Kerry Gross: (27:14)
And it's also a solution to the war for talent, right? If we are having tightness in hiring financial advisors, if we're gonna keep seeing, challenges and hiring folks in the back office and middle office staff, losing them to other roles, being more effective with technology is also a solution for that. Right.
John Almeida: (27:31)
For sure. Yeah, I would say you gotta deliver a unified experience for an employee from anywhere. Again, we look at it in three kind of buckets, if you will, it's the HR experience, it's their technology and IT experience, and then it's their work if you will, in customer or client experience. Right. And one would argue that the middle and back office, their client is the financial advisor. So the better you're effective in managing their request, the more effective they're they're gonna be, and don't forget about what we call the voice of the home office, right? The folks who actually have to orchestrate the cases and the case management and resolving this stuff, does it go to legal? Does it go to risk compliance? Where does it go? That stuff can be automated. That stuff should be automated. So folks aren't chasing that stuff around, we really feel that the firms that invest and spend the money where 70 to 75% of the work is done in the forgotten middle and back office are the ones who are gonna exceed.
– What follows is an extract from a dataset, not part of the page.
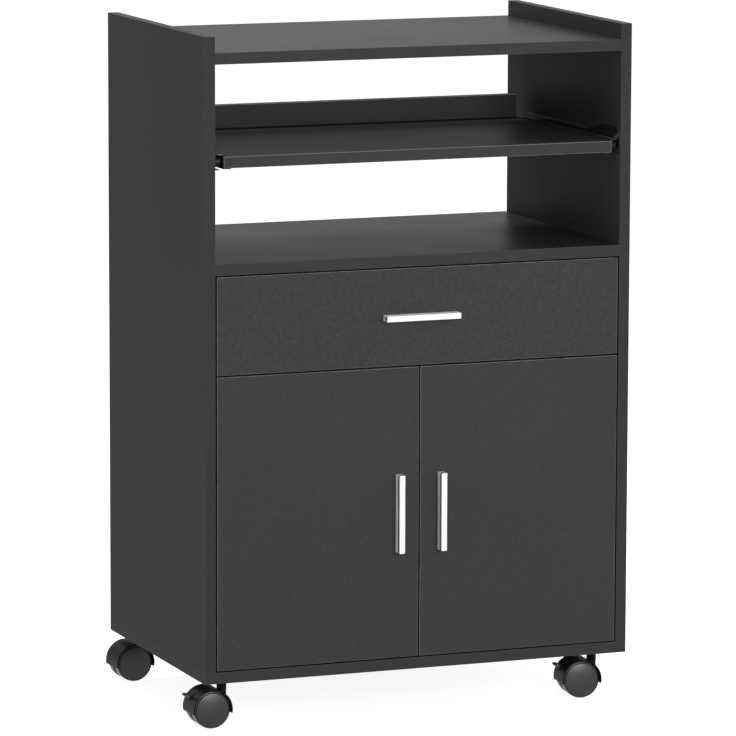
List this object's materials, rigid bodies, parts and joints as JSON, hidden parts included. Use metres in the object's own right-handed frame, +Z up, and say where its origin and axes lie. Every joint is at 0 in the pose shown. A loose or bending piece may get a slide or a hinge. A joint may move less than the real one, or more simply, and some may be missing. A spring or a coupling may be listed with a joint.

And that is not to suggest that you should not spend money with a financial advisor in the front office. Of course you should. But that's where most of the money has been spent anywhere today. The bottleneck that we're seeing, where it falls apart is that forgotten, messy middle that we like to refer it to.
Kerry Gross: (28:56)
Thanks, John, I think we're at about time or our clock that we also have down here says it's just about time. And I think there isn't a left slide to go to, but that's fine, what it was gonna say was visit john at booth, you can visit John. If you have questions.
John Almeida: (29:15)
You haven't given your notice yet. I thought you were not kidding. She's not giving her notice.
Kerry Gross: (29:21)
I'm not giving my notice, but if you have questions for me, if you have questions for John, feel free to find either of us after this. Or if you wanna talk to service now, I'm there at booth two 11. So thank you everyone. appreciate
John Almeida: (29:31)
All your, yeah. Thank you very much. Thank you all for coming.